Track down the lines that contain "parts" and copy them.

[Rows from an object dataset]
■ ■ ■ ■

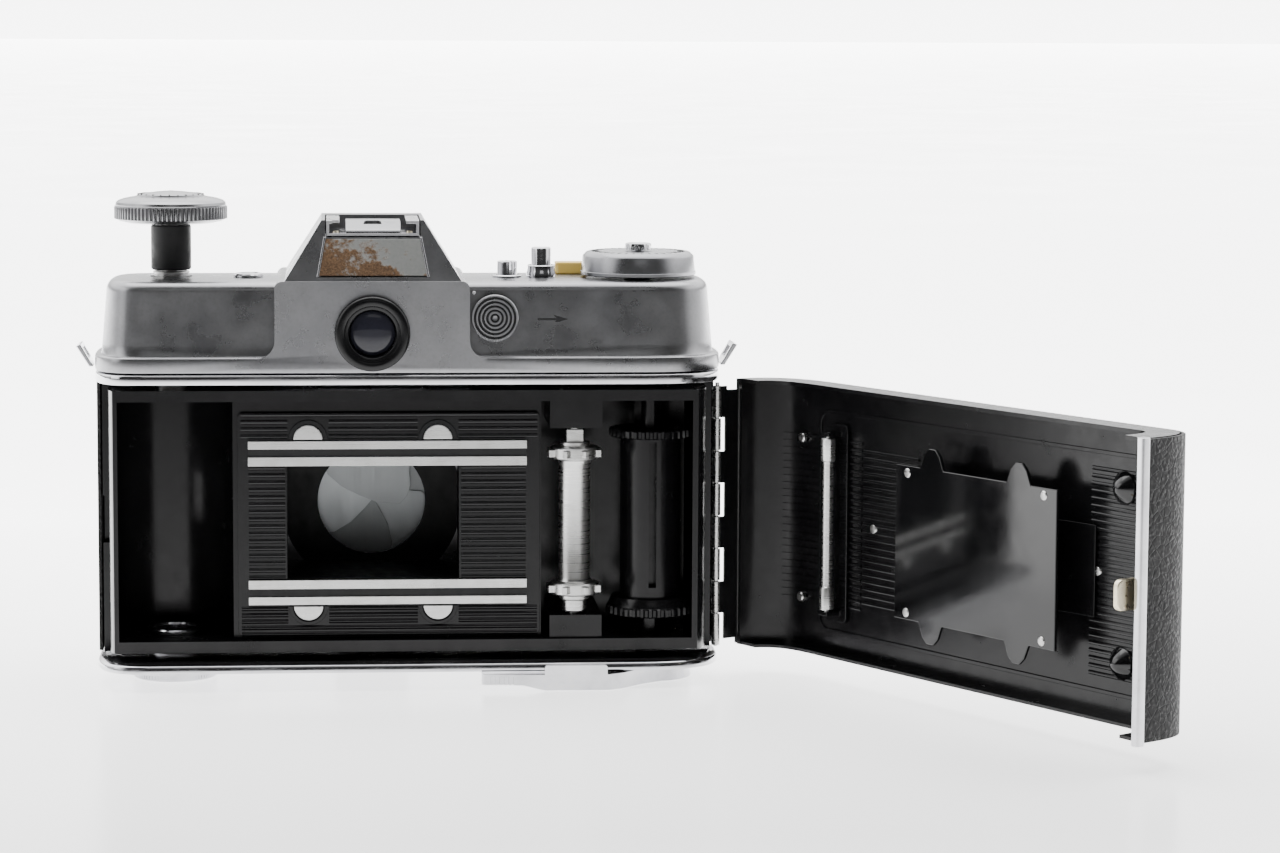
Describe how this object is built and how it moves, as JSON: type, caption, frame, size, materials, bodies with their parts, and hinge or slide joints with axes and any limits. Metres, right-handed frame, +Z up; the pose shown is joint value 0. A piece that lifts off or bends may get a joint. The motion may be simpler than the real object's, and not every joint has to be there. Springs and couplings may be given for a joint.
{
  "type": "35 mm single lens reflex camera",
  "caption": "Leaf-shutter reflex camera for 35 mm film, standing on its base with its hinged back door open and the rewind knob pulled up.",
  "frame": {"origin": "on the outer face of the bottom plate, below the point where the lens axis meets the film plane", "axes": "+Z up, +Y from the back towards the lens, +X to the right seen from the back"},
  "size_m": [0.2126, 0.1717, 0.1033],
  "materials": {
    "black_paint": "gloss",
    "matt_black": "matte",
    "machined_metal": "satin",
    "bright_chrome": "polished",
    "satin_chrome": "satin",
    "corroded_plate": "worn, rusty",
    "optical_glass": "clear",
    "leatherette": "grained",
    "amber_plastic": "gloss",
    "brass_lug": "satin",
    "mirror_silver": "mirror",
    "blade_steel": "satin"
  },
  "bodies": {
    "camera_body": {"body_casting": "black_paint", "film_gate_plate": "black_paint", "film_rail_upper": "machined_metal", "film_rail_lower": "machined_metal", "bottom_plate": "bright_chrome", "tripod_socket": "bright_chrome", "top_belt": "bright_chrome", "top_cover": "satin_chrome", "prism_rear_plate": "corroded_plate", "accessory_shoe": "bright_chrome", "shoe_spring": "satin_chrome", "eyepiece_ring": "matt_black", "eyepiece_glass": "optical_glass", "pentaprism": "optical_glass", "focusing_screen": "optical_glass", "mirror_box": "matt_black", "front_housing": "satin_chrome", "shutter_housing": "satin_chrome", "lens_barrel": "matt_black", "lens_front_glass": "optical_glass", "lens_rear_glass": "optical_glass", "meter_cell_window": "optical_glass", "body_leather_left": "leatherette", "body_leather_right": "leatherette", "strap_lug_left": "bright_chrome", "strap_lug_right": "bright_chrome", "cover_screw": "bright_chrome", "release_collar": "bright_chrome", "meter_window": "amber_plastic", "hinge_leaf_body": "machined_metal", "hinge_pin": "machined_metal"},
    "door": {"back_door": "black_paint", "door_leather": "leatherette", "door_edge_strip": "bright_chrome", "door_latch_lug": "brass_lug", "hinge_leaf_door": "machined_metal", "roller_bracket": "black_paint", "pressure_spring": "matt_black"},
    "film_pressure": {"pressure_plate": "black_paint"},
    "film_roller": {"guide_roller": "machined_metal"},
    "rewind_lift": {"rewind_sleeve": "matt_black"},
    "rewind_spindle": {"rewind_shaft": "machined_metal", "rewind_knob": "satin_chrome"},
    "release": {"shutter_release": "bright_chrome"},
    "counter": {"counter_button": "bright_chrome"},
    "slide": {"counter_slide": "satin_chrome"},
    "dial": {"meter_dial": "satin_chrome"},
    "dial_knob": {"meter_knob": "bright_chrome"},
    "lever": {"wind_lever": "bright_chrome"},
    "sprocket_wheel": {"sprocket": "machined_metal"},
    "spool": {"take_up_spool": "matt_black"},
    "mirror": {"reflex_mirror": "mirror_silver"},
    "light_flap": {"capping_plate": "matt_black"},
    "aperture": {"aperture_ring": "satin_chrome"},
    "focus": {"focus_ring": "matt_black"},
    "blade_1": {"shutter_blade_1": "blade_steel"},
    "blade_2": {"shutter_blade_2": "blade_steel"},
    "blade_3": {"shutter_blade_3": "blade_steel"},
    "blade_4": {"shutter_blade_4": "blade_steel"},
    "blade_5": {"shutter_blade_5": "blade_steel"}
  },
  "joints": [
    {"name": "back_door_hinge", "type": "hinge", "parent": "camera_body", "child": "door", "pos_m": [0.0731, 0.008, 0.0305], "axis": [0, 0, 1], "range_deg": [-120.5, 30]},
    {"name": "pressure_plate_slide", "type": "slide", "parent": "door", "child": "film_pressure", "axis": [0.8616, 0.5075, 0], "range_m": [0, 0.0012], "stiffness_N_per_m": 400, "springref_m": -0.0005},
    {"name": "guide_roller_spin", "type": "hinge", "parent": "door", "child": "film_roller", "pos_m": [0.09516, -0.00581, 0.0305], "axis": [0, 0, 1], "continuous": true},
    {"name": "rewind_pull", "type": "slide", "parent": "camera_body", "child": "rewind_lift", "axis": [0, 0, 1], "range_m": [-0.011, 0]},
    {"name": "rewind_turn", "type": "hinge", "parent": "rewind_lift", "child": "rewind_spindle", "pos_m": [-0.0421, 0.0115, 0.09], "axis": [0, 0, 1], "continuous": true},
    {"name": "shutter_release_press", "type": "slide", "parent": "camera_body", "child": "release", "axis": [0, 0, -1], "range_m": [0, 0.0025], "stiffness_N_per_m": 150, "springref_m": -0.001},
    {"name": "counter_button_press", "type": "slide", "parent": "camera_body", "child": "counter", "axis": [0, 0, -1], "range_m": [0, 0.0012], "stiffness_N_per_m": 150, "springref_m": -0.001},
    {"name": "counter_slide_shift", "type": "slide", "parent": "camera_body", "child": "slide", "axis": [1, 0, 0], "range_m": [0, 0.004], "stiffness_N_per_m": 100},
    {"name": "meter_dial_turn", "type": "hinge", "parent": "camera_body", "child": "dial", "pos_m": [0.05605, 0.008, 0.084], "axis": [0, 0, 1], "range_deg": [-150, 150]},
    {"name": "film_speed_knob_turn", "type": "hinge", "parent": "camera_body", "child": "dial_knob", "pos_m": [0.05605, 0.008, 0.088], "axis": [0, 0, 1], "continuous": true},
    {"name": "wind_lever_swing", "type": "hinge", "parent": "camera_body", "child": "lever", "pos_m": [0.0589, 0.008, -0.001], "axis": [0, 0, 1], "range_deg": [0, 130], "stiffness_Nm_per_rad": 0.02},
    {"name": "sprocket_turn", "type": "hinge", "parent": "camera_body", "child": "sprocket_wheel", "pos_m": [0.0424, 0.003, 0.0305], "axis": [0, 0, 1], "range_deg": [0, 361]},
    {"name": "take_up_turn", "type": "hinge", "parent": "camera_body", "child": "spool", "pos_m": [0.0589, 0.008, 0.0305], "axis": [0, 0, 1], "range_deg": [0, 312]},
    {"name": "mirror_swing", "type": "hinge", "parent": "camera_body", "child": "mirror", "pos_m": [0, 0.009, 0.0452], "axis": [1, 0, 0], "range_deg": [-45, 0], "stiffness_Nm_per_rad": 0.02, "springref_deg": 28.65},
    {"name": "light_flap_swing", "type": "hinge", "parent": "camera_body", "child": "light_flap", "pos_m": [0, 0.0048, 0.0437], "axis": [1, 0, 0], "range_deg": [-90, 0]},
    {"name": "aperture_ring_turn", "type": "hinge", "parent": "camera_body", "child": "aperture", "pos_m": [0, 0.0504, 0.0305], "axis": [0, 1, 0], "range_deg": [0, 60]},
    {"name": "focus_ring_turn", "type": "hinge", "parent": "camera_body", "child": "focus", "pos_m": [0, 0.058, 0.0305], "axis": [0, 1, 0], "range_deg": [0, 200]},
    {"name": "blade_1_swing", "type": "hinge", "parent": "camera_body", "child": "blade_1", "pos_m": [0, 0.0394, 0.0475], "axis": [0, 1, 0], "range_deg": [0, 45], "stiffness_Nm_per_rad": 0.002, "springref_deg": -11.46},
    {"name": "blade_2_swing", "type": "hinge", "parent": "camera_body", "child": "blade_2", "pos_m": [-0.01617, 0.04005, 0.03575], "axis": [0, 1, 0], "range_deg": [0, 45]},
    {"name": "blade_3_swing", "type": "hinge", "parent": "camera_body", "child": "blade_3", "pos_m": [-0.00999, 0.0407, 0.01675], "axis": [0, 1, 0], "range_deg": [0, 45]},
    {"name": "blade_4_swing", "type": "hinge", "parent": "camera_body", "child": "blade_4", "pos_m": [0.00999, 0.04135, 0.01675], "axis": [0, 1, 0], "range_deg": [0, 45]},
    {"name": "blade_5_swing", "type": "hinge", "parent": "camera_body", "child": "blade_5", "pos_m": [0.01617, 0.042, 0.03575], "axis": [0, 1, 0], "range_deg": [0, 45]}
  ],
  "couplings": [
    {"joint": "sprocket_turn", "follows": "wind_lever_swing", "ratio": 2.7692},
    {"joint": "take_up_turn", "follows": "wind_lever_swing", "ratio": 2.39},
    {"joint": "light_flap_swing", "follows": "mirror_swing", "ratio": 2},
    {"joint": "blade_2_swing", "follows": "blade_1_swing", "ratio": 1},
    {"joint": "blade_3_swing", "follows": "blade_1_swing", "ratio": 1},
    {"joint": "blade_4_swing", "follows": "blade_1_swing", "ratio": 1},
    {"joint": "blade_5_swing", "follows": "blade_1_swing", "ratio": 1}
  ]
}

■ ■ ■ ■

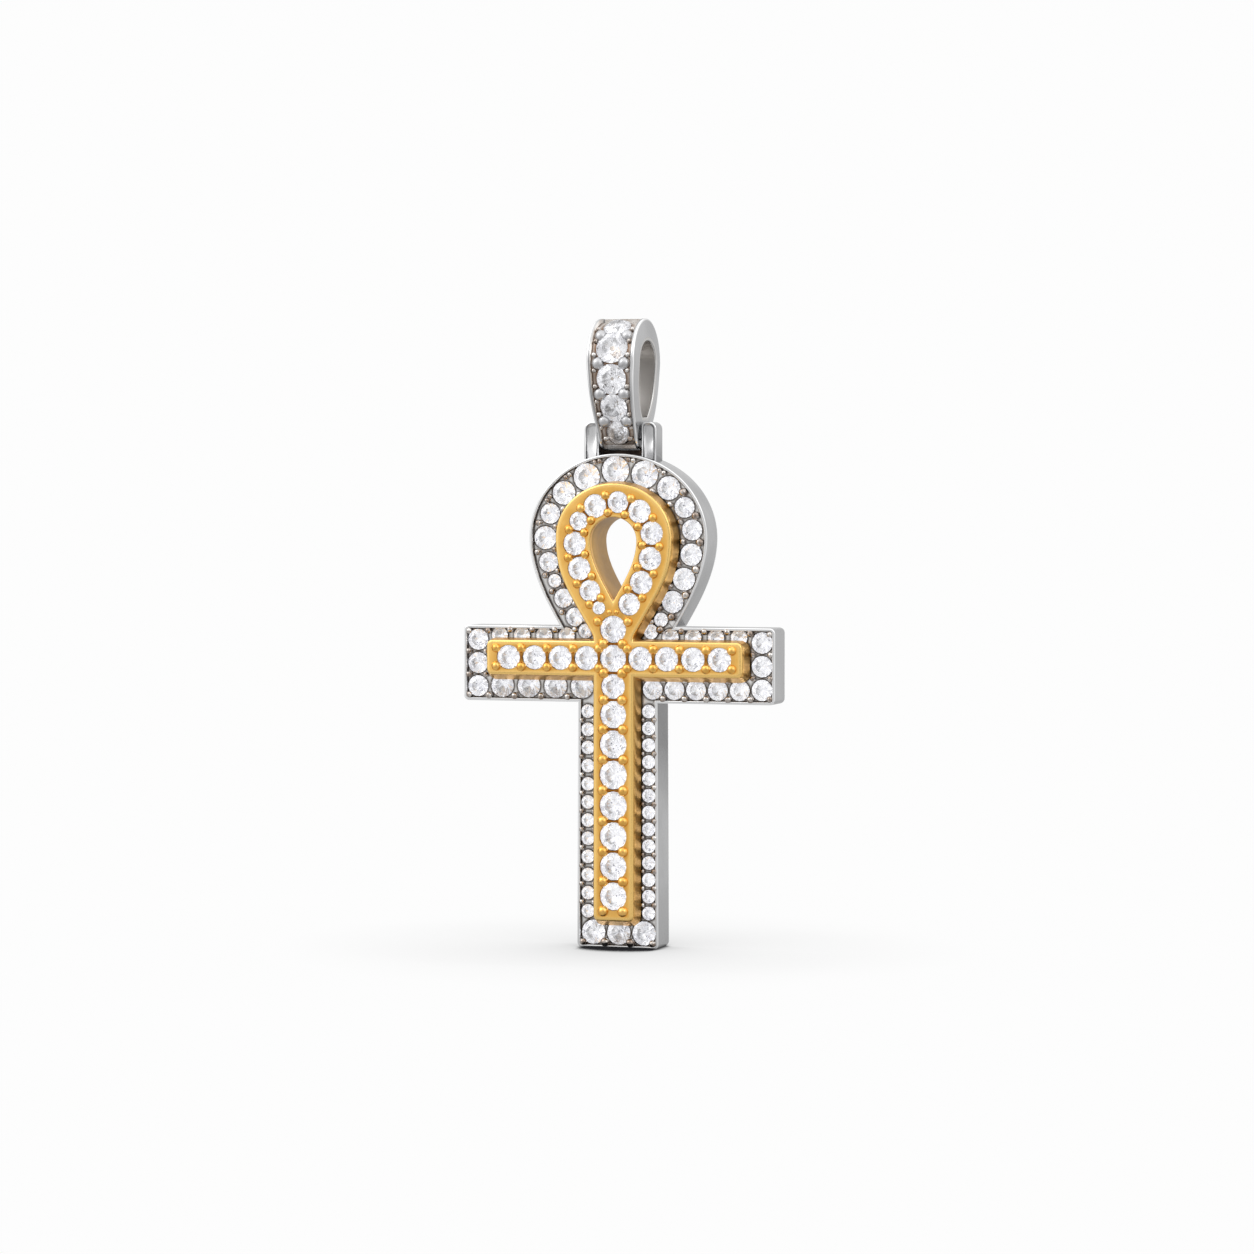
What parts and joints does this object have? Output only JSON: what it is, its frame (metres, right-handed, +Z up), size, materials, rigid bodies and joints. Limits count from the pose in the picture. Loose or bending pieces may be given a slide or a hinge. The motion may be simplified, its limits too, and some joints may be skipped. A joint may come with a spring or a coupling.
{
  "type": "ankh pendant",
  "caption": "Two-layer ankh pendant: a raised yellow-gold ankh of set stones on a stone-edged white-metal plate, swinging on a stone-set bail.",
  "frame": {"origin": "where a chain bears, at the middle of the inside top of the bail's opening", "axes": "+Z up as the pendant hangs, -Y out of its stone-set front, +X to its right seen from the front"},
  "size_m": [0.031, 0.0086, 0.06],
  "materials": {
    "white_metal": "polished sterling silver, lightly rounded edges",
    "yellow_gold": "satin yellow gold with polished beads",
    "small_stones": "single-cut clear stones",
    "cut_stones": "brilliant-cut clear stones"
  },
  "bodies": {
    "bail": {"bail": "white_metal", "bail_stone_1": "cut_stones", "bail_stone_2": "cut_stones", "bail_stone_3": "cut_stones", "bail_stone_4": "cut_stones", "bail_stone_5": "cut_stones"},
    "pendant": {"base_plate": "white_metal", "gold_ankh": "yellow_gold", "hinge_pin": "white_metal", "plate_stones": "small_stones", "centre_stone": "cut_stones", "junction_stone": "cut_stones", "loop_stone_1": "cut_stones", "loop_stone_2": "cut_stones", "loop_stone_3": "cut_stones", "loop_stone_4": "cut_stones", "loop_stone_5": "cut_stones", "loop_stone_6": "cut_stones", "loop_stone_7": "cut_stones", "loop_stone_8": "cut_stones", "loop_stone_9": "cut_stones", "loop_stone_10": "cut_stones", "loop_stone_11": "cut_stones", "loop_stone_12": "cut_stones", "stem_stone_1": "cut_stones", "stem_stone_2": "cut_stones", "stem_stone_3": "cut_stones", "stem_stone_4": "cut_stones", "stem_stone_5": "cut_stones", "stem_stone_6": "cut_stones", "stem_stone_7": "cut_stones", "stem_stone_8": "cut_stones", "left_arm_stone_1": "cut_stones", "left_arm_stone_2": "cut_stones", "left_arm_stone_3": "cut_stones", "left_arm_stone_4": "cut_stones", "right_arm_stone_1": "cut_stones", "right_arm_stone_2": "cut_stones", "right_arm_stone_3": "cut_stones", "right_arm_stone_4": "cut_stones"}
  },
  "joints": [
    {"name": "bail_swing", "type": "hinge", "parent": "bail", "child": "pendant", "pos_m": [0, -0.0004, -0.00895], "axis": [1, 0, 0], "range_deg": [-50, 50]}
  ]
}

■ ■ ■ ■

RESULT OF THE TASK.
Describe how this object is built and how it moves, as JSON: type, caption, frame, size, materials, bodies with their parts, and hinge or slide joints with axes and any limits. Metres, right-handed frame, +Z up; the pose shown is joint value 0. A piece that lifts off or bends may get a joint. The motion may be simpler than the real object's, and not every joint has to be there. Springs and couplings may be given for a joint.
What parts and joints does this object have? Output only JSON: what it is, its frame (metres, right-handed, +Z up), size, materials, rigid bodies and joints. Limits count from the pose in the picture. Loose or bending pieces may be given a slide or a hinge. The motion may be simplified, its limits too, and some joints may be skipped. A joint may come with a spring or a coupling.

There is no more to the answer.